Altea Villa, „Straszne historie”

Straszne historie

Altea Villa, „Straszne historie”Autorka: Altea Villa
Ilustracje: Victor Medina
Wydawnictwo: HarperKids
Poziom czytelniczy: BD II/III

Książka wydana pod tytułem „Straszne historie” to typowo halloweenowa propozycja dla młodszych czytelników. Zawiera dostosowane do możliwości dzieci adaptacje dziesięciu znanych „opowieści niesamowitych” – dziewięciu anglojęzycznych i jednej niemieckojęzycznej. Znalazły się wśród nich: „Dracula” Brama Stokera, „Frankenstein” Mary Shelley, „Serce oskarżycielem” Edgara Allana Poe, „Dziwny przypadek doktora Jekylla i pana Hyde’a” Roberta Louisa Stevensona, „Portret Doriana Graya” Oscara Wilde’a, „Mumia” Arthura Conana Doyle’a, „Dom o siedmiu szczytach” Nathaniela Hawthorne’a, „Legenda o sennej kotlinie” Washingtona Irvinga (gdyby ktoś nie wiedział – to historia o jeźdźcu bez głowy), „Widmowi piraci” Williama Hope’a Hodgsona oraz „Jaś i Małgosia” Jacoba i Wilhelma Grimmów. Wszystkie wymienione powyżej opowieści zostały pozbawione najbardziej drastycznych opisów i znacznie skrócone, jednak ich fabuła nie ucierpiała, a najważniejsze wydarzenia przedstawione w klasycznych tekstach są obecne również w adaptacjach. W miarę możliwości zachowano język i gotycką stylistykę oryginałów – sposób, w jaki napisane są te opowiadania pewnie wyda się dzieciom archaiczny, ale za to będzie w udany sposób współtworzył atmosferę grozy.

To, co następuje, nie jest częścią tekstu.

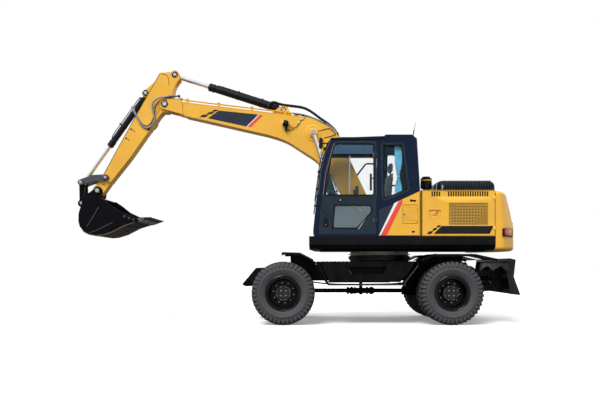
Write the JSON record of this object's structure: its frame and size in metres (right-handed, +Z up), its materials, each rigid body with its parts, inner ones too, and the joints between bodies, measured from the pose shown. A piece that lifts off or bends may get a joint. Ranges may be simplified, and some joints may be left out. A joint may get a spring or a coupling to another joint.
{
  "type": "wheeled excavator",
  "caption": "Wheeled excavator with a slewing upper works and cab, hinged boom, stick and bucket, twin-tyred axles, front steering and a dozer blade.",
  "frame": {"origin": "on the ground under the middle of the bounding box", "axes": "+X forward, the way the boom points at rest; +Y to the left, the cab side; +Z up"},
  "size_m": [7.789, 2.4928, 4.501],
  "materials": {
    "machine_yellow": "satin",
    "cab_navy": "satin",
    "black_steel": "satin",
    "skirt_black": "satin",
    "rim_grey": "satin",
    "tyre_rubber": "matte",
    "chromed_steel": "polished",
    "pale_grey_paint": "satin",
    "tinted_glass": "clear",
    "seat_fabric": "woven",
    "curtain_fabric": "woven",
    "dark_plastic": "matte",
    "lamp_plastic": "gloss",
    "engine_iron": "cast",
    "hose_rubber": "matte"
  },
  "bodies": {
    "chassis": {"chassis_frame": "black_steel", "fenders": "black_steel", "step_boxes": "black_steel", "front_axle": "black_steel", "rear_axle": "black_steel", "driveline": "black_steel", "slew_ring": "black_steel"},
    "left_knuckle": {"left_knuckle": "black_steel"},
    "right_knuckle": {"right_knuckle": "black_steel"},
    "tie_rod": {"tie_rod": "black_steel"},
    "front_left_wheel": {"front_left_tyres": "tyre_rubber", "front_left_wheel": "rim_grey"},
    "front_right_wheel": {"front_right_tyres": "tyre_rubber", "front_right_wheel": "rim_grey"},
    "rear_left_wheel": {"rear_left_tyres": "tyre_rubber", "rear_left_wheel": "rim_grey"},
    "rear_right_wheel": {"rear_right_tyres": "tyre_rubber", "rear_right_wheel": "rim_grey"},
    "blade_arms": {"blade_lower_arms": "black_steel"},
    "blade_links": {"blade_upper_links": "black_steel"},
    "blade": {"dozer_blade": "black_steel"},
    "blade_barrels": {"blade_cylinder_barrel": "black_steel"},
    "blade_rods": {"blade_cylinder_rod": "chromed_steel"},
    "upper": {"upper_frame": "black_steel", "deck_skirts": "skirt_black", "counterweight": "machine_yellow", "cab_shell": "cab_navy", "cab_glass": "tinted_glass", "cab_side_panel": "machine_yellow", "seat_base": "dark_plastic", "driver_seat": "seat_fabric", "steering_column": "dark_plastic", "curtain": "curtain_fabric", "bay_frame": "black_steel", "engine_block": "engine_iron", "air_precleaner": "black_steel", "right_tanks": "machine_yellow", "handrails": "black_steel", "mirrors": "black_steel", "tail_lamps": "lamp_plastic"},
    "cab_door": {"cab_door": "cab_navy", "door_glass": "tinted_glass"},
    "filter_hatch": {"filter_hatch": "machine_yellow"},
    "left_bay_door": {"left_bay_door": "machine_yellow"},
    "right_bay_door": {"right_bay_door": "machine_yellow"},
    "engine_hood": {"engine_hood": "black_steel"},
    "boom": {"boom": "machine_yellow", "boom_pipes": "machine_yellow", "boom_lamp": "dark_plastic"},
    "boom_barrels": {"boom_cylinder_barrel": "black_steel"},
    "boom_rods": {"boom_cylinder_rod": "chromed_steel"},
    "stick": {"stick": "machine_yellow"},
    "arm_barrel": {"arm_cylinder_barrel": "black_steel"},
    "arm_rod": {"arm_cylinder_rod": "chromed_steel"},
    "bucket": {"bucket": "black_steel"},
    "rocker": {"rocker_links": "pale_grey_paint"},
    "bucket_link": {"bucket_link": "black_steel"},
    "bucket_barrel": {"bucket_cylinder_barrel": "black_steel"},
    "bucket_rod": {"bucket_cylinder_rod": "chromed_steel"}
  },
  "joints": [
    {"name": "slew", "type": "hinge", "parent": "chassis", "child": "upper", "pos_m": [-1.5315, 0, 1.165], "axis": [0, 0, 1], "continuous": true},
    {"name": "boom_lift", "type": "hinge", "parent": "upper", "child": "boom", "pos_m": [-1.2315, 0, 1.93], "axis": [0, -1, 0], "range_deg": [-50, 25]},
    {"name": "stick_swing", "type": "hinge", "parent": "boom", "child": "stick", "pos_m": [2.3315, 0, 3.886], "axis": [0, 1, 0], "range_deg": [-25, 45]},
    {"name": "bucket_curl", "type": "hinge", "parent": "stick", "child": "bucket", "pos_m": [3.5425, 0, 2.334], "axis": [0, 1, 0], "range_deg": [-85, 30]},
    {"name": "boom_barrel_turn", "type": "hinge", "parent": "upper", "child": "boom_barrels", "pos_m": [-0.8915, 0, 1.56], "axis": [0, -1, 0], "range_deg": [-47.61, 24.5]},
    {"name": "boom_rod_slide", "type": "slide", "parent": "boom_barrels", "child": "boom_rods", "axis": [0.294, 0, 0.9558], "range_m": [-0.3752, 0.193]},
    {"name": "arm_barrel_turn", "type": "hinge", "parent": "boom", "child": "arm_barrel", "pos_m": [0.2055, 0, 3.8], "axis": [0, 1, 0], "range_deg": [-1.18, 2.02]},
    {"name": "arm_rod_slide", "type": "slide", "parent": "arm_barrel", "child": "arm_rod", "axis": [0.9526, 0, 0.3042], "range_m": [-0.2528, 0.4443]},
    {"name": "rocker_turn", "type": "hinge", "parent": "stick", "child": "rocker", "pos_m": [3.3925, 0, 2.57], "axis": [0, 1, 0], "range_deg": [-65.91, 24.93]},
    {"name": "link_turn", "type": "hinge", "parent": "rocker", "child": "bucket_link", "pos_m": [3.8355, 0, 2.482], "axis": [0, 1, 0], "range_deg": [-13.75, 36.35]},
    {"name": "bucket_barrel_turn", "type": "hinge", "parent": "stick", "child": "bucket_barrel", "pos_m": [2.6845, 0, 4.095], "axis": [0, 1, 0], "range_deg": [-6.88, 2.6]},
    {"name": "bucket_rod_slide", "type": "slide", "parent": "bucket_barrel", "child": "bucket_rod", "axis": [0.5809, 0, -0.814], "range_m": [-0.4086, 0.1512]},
    {"name": "blade_lift", "type": "hinge", "parent": "chassis", "child": "blade_arms", "pos_m": [-2.8215, 0, 0.57], "axis": [0, 1, 0], "range_deg": [-47, 5]},
    {"name": "blade_link_turn", "type": "hinge", "parent": "chassis", "child": "blade_links", "pos_m": [-2.8465, 0, 0.823], "axis": [0, 1, 0], "range_deg": [-48, 6]},
    {"name": "blade_turn", "type": "hinge", "parent": "blade_arms", "child": "blade", "pos_m": [-3.4945, 0, 0.604], "axis": [0, 1, 0], "range_deg": [-6, 48]},
    {"name": "blade_barrel_turn", "type": "hinge", "parent": "chassis", "child": "blade_barrels", "pos_m": [-3.0315, 0, 1], "axis": [0, 1, 0], "range_deg": [-40.1, 6.15]},
    {"name": "blade_rod_slide", "type": "slide", "parent": "blade_barrels", "child": "blade_rods", "axis": [-0.8522, 0, -0.5232], "range_m": [-0.0369, 0.2939]},
    {"name": "steer_left", "type": "hinge", "parent": "chassis", "child": "left_knuckle", "pos_m": [0.1685, 0.66, 0.527], "axis": [0, 0, 1], "range_deg": [-28, 28]},
    {"name": "steer_right", "type": "hinge", "parent": "chassis", "child": "right_knuckle", "pos_m": [0.1685, -0.66, 0.527], "axis": [0, 0, 1], "range_deg": [-29, 29]},
    {"name": "tie_rod_slide", "type": "slide", "parent": "chassis", "child": "tie_rod", "axis": [0, 1, 0], "range_m": [-0.0769, 0.0769]},
    {"name": "front_left_wheel_spin", "type": "hinge", "parent": "left_knuckle", "child": "front_left_wheel", "pos_m": [0.1685, 0.935, 0.527], "axis": [0, 1, 0], "continuous": true},
    {"name": "front_right_wheel_spin", "type": "hinge", "parent": "right_knuckle", "child": "front_right_wheel", "pos_m": [0.1685, -0.935, 0.527], "axis": [0, 1, 0], "continuous": true},
    {"name": "rear_left_wheel_spin", "type": "hinge", "parent": "chassis", "child": "rear_left_wheel", "pos_m": [-2.6315, 0.935, 0.527], "axis": [0, 1, 0], "continuous": true},
    {"name": "rear_right_wheel_spin", "type": "hinge", "parent": "chassis", "child": "rear_right_wheel", "pos_m": [-2.6315, -0.935, 0.527], "axis": [0, 1, 0], "continuous": true},
    {"name": "cab_door_hinge", "type": "hinge", "parent": "upper", "child": "cab_door", "pos_m": [-1.3915, 1.234, 2.25], "axis": [0, 0, 1], "range_deg": [0, 85]},
    {"name": "filter_hatch_hinge", "type": "hinge", "parent": "upper", "child": "filter_hatch", "pos_m": [-2.0535, 1.233, 1.84], "axis": [0, 0, 1], "range_deg": [0, 80]},
    {"name": "left_bay_door_hinge", "type": "hinge", "parent": "upper", "child": "left_bay_door", "pos_m": [-3.3385, 1.235, 1.85], "axis": [0, 0, 1], "range_deg": [0, 85]},
    {"name": "right_bay_door_hinge", "type": "hinge", "parent": "upper", "child": "right_bay_door", "pos_m": [-3.3385, -1.235, 1.85], "axis": [0, 0, -1], "range_deg": [0, 85]},
    {"name": "engine_hood_hinge", "type": "hinge", "parent": "upper", "child": "engine_hood", "pos_m": [-3.3995, 0, 2.256], "axis": [0, -1, 0], "range_deg": [0, 50]}
  ],
  "couplings": [
    {"joint": "boom_barrel_turn", "follows": "boom_lift", "ratio": 0.92439},
    {"joint": "boom_rod_slide", "follows": "boom_lift", "m_per_rad": 0.41738},
    {"joint": "arm_barrel_turn", "follows": "stick_swing", "ratio": 0.04158},
    {"joint": "arm_rod_slide", "follows": "stick_swing", "m_per_rad": 0.54862},
    {"joint": "rocker_turn", "follows": "bucket_curl", "ratio": 0.74519},
    {"joint": "link_turn", "follows": "bucket_curl", "ratio": -0.41096},
    {"joint": "bucket_barrel_turn", "follows": "bucket_curl", "ratio": 0.07775},
    {"joint": "bucket_rod_slide", "follows": "bucket_curl", "m_per_rad": 0.26817},
    {"joint": "blade_link_turn", "follows": "blade_lift", "ratio": 1},
    {"joint": "blade_turn", "follows": "blade_lift", "ratio": -1},
    {"joint": "blade_barrel_turn", "follows": "blade_lift", "ratio": 0.80856},
    {"joint": "blade_rod_slide", "follows": "blade_lift", "m_per_rad": -0.35047},
    {"joint": "steer_right", "follows": "steer_left", "ratio": 1},
    {"joint": "tie_rod_slide", "follows": "steer_left", "m_per_rad": -0.1441}
  ]
}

Podobnie jak oryginały, adaptacje zawarte w tej książce zdecydowanie mogą przestraszyć dzieci w wieku 9-12 lat, do których książka wydaje się skierowana. W tych klasycznych opowieściach grozy, nawet jeśli zostały przepisane, aż roi się przecież od zjawisk nadprzyrodzonych, ale również zła, śmierci i szaleństwa. O tym czy podobne historie będą odpowiednie dla danego dziecka, powinien zadecydować rodzic, który prawdopodobnie zna swojego podopiecznego najlepiej. Dla tych młodych czytelników, którzy lubią opowieści z dreszczykiem, „Straszne historie” z pewnością okażą się fascynującą lekturą. Dodatkową wartość publikacji stanowią pełne szczegółów, klimatyczne i odpowiednio mroczne ilustracje Victora Mediny oraz święcąca w ciemności okładka. Książkę polecam, choć nie wszystkim dzieciom. Oprawa twarda, szyta.